羽生結弦が執念の演技中に考えていた意外なこと
ボロボロの身体と真っ青な顔でリンクに戻ってきた羽生結弦選手は転倒するものの4回転を回り切るなど信じられない演技を滑りきりました。まさに迫真の演技でしたね。本番前には「回るだけ回ろう。アクセル一本ぐらい入れよう」そう考えてリンクに立ったそうです。
世界王者羽生結弦選手のジャンプについての考えは「(仮に跳べる気がしないいジャンプでも)とりあえず跳ぼう」だそうです。理由はパンクさえしなければコケても基礎点が入るからということですが、この大会でもまずは基礎点をとって少しでも得点を重ねることが競技者としての最優先事項だと感じたのかもしれませんね。
しかし実際は、特に左太ももがめちゃめちゃ痛くて相当辛かったようです。特に一瞬で終わるジャンプよりもシットスピンが地獄だったと言っています。演技中「シットスピンやりたくね」「シットスピンやって本当に立てるのかな?」と不安を募らせていたそうです。
確かに倒れた直後も、演技の後も足を引きずってましたから相当辛かったのが分かります。しかし、演技中はそんな様子を感じさせずシットスピンをこなしていましたよね。羽生結弦選手の根性に頭が下がります。
では、最後に2014GS中国杯の羽生結弦選手FS「オペラ座の怪人」の演技です。羽生選手の当時の心境と照らし合わせて観るとひと味も二味も違って見えます。
演技後、ブライアン・オーサーコーチがとにかく心配していますね。オーサーコーチはアメリカのドクターチームと事細かにやり取りして英語が堪能ではない羽生選手をサポートしてくれたそうです。この一件で二人の絆が更に深まったのかもしれませんね。
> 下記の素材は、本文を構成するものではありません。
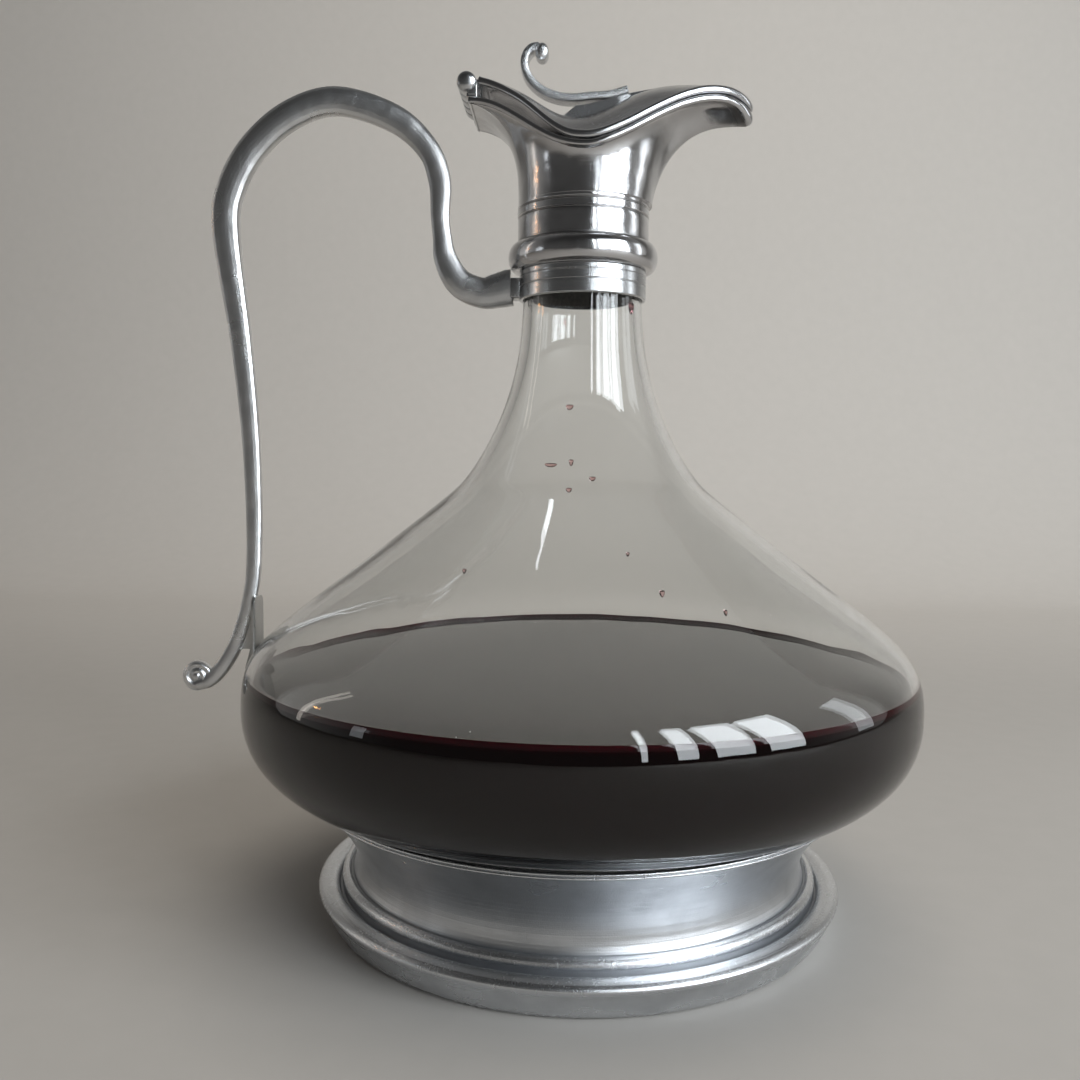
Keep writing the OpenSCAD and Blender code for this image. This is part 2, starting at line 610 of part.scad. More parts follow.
module handle_rest() {
    face = -0.99 * bowl_r;
    back = face - rest_t;
    low_back = -rest_face_x - 1.6 * rest_t;
    web_low_z = bowl_z + 11.6;
    round_r = 0.3 * rest_w;
    color(pewter) difference() {
        union() {
            // The leaf from the side: straight at the top and thicker along the bowl
            intersection() {
                rotate([90, 0, 0]) linear_extrude(rest_w, center = true) polygon([
                    [-bowl_r + 3, bowl_z + 12], [-bowl_r + 3, rest_low_z],
                    [low_back + 0.8, rest_low_z], [low_back, rest_low_z + 1.2],
                    [low_back, bowl_z + 6], [back - 0.3, web_low_z + 1], [back, rest_top_z - 8],
                    [back, rest_top_z], [face, rest_top_z], [face, bowl_z + 12]]);
                // and from the front, with round corners at its top
                translate([-bowl_r - 10, 0, 0]) rotate([90, 0, 90]) linear_extrude(20) union() {
                    translate([-rest_w / 2, 0]) square([rest_w, rest_top_z - round_r]);
                    for (y = [-1, 1]) translate([y * (rest_w / 2 - round_r), rest_top_z - round_r])
                        circle(r = round_r);
                    translate([round_r - rest_w / 2, 0]) square([rest_w - 2 * round_r, rest_top_z]);
                }
            }
            // The web to the handle
            rotate([90, 0, 0]) linear_extrude(0.3 * rest_w, center = true) polygon([
                [back + 0.3, rest_top_z - 0.4], [back + 0.3, web_low_z - 0.6],
                [back - 2.6, web_low_z + 1], [back - 4.6, web_low_z + 0.4],
                [back - 1, rest_top_z + 1]]);
        }
        bowl_solid(rest_pad_t);
        handle_sweep();
    }
}

module rest_pad() {
    band = [for (p = glass_curve) if (p.y > rest_low_z && p.y < bowl_z + 13) p];
    spread = 2 * asin(0.47 * rest_w / bowl_r);
    color(cement) rotate([0, 0, 180 - spread / 2]) rotate_extrude(angle = spread)
        polygon(concat(shifted(band, -rest_pad_t), reversed(band)));
}

foot();
foot_bedding();
glass_body();
neck_bedding();
neck_band();
mouth_collar();
mouth_body();
mouth_knuckles();
hinge_pin();
lid();
lid_knuckles();
lid_strap();
thumbpiece();
handle_tab();
handle();
handle_rest();
rest_pad();
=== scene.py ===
"""A claret jug: a squat glass decanter in a turned pewter foot, with a pewter mouth and lid."""

import bmesh
import bpy
import numpy as np
from mathutils import Matrix, Vector


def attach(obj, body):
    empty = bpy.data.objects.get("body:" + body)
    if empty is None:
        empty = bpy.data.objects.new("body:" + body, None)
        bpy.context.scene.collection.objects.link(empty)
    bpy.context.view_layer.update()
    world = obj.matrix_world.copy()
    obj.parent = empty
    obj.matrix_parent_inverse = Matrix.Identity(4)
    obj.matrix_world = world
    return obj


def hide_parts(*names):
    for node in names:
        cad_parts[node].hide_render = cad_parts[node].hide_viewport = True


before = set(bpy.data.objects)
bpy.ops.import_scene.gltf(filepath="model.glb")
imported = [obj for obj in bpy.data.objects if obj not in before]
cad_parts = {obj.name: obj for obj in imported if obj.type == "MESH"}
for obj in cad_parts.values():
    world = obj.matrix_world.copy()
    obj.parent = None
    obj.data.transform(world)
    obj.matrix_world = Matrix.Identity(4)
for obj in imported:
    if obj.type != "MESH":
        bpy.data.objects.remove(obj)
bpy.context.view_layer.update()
scene = bpy.context.scene

# ---------------------------------------------------------------- the table and the light
# The jug stands on a plain pale sheet that curves up behind it. Daylight comes from a row of
# tall window panes on the viewer's right, and the room is dark on the left behind the viewer.

view_from = (0, -0.3005, 0.1268)
view_down, view_turn, view_tilt = np.radians([4.1, -2.2, 0.45])
lens_mm, film_mm = 34.667, 36

level_right = Vector((np.cos(view_turn), -np.sin(view_turn), 0))
ahead = Vector((np.sin(view_turn) * np.cos(view_down), np.cos(view_turn) * np.cos(view_down),
                -np.sin(view_down)))
level_up = level_right.cross(ahead)
right = np.cos(view_tilt) * level_right + np.sin(view_tilt) * level_up
up = -np.sin(view_tilt) * level_right + np.cos(view_tilt) * level_up

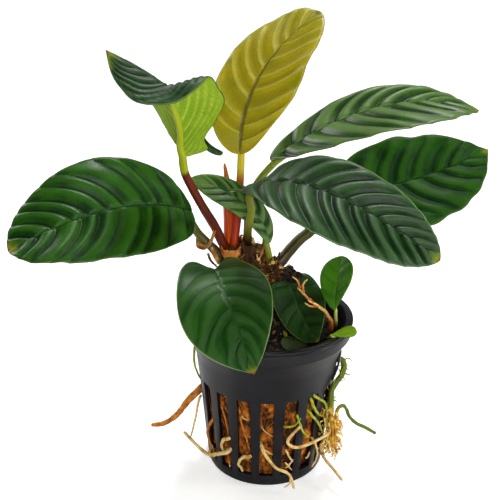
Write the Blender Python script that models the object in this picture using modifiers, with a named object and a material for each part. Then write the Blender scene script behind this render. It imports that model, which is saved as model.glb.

そして、羽生選手の涙は印象的でしたね。普段からよく泣くという羽生選手ですが、この時は悔し涙ではなく本気の号泣をしたそうです。悔しい気持ちもあると思いますが、安心した気持ち、辛かった気持ち、自分を支えてくれている人への感謝、結果を残せた嬉しさなどなど、いろんな気持ちが合わさった涙なんでしょうね。
2015グランプリシリーズももうすぐ開幕します。今年は羽生選手だけでなくどの選手にもこんなアクシデントが起こらない平和なシーズンになって欲しいです。
そして羽生結弦選手には不屈のチャンピオンとしてタイトルを総なめしてくれることを願います!